Ben Jardine asks, Do you have any custom Music Man guitars that are not on sale to the public?

"Yes, I do have some prototypes. I've never been a collector, but I realize that I should hold on to them because they represent Music Man history. I've given some things away in the past, but I have to stop."

Five not-so-angry men: LaRue, Neal Morse, Steve Morse, McPherson and Portnoy.

Sebastian Goldswain asks, Let's say you're doing a guest spot with a band who's invited you on stage, but the house amp isn't something you'd normally use – how do you get the "Steve Morse sound"?
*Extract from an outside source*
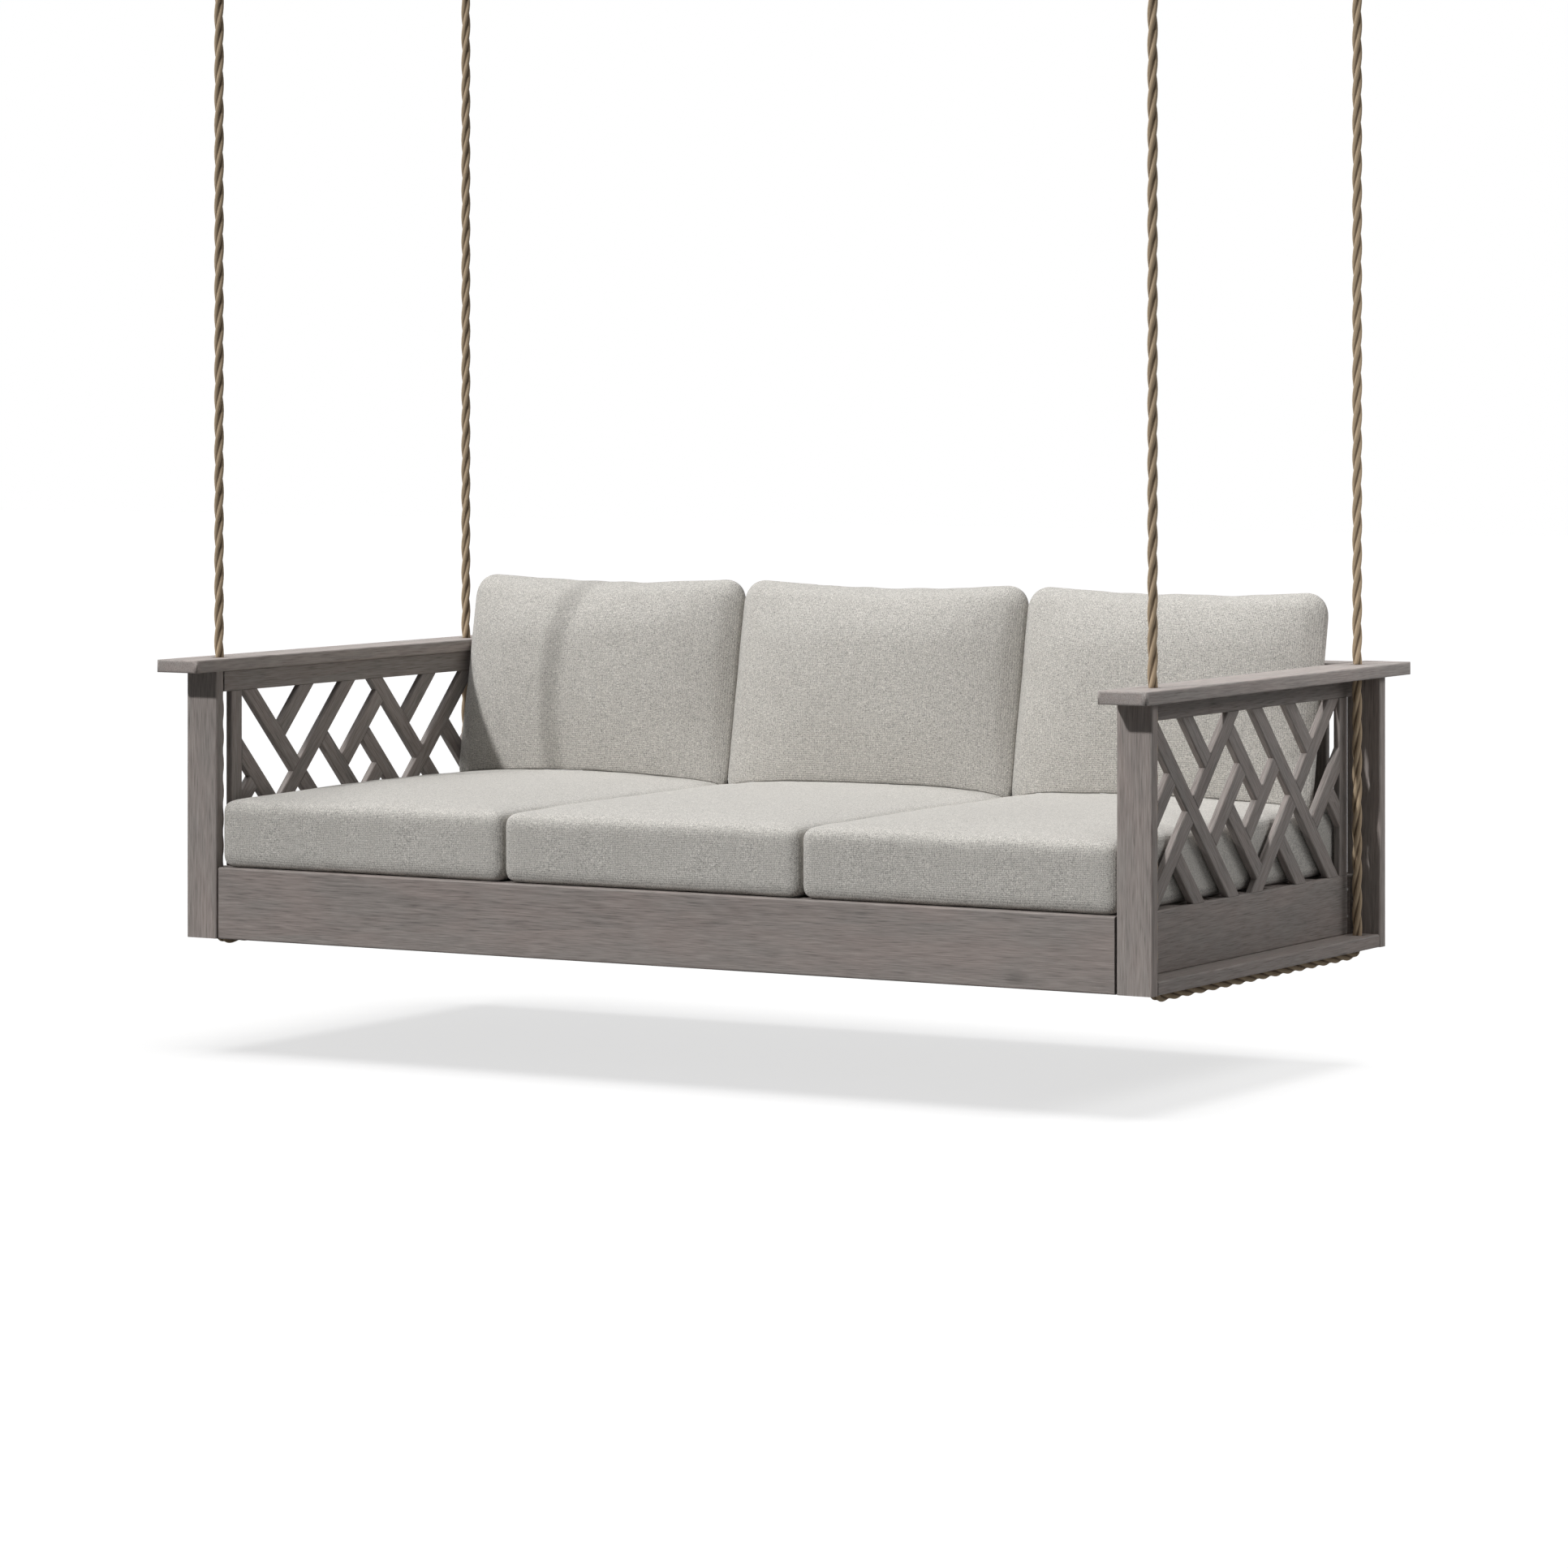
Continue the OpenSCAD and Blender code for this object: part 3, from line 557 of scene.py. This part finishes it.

"Well, I won't be able to get my sound, but I can play in the sweet spot of the amp. If it's a country piece, I'm not in too bad a shape. If it's rock 'n' roll, I'm going to use the neck pickup but only go to the bridge pickup when I'm very low on the neck. I would play more abrupt, angular ideas."

Caio Victor asks, Of the guitar players who have been influenced by you, who do you consider to be good? Zakk Wylde comes to mind…

"Wow! I can probably name 20 gold-plated guitarists who have no flaws. Zakk Wylde, John Petrucci, Jimmy Herring – they're unbelievable. I mean, I don't know if Zakk's influenced by me. We did get to jam together once, and that was awesome.

"You know, I've been fortunate enough to hear Joe Bonamassa say some very nice things about me, and I think he's just like Stevie Wonder on the guitar. When he was younger, he could do anything, and now, the more time he gets on this earth, he just gets better and better. These are guys who blow me away – and there's more."

And finally, Mike Colburn asks, If you could choose any musician for a project, who would be in your uber lineup?

"Oh, Jeff Beck, Jimmy Page, Stanley Clarke, Billy Cobham… Paul McCartney on vocals. Are we talking about living guys?"

Mike doesn't say.

"And Stevie Wonder, too. He can play anything he wants."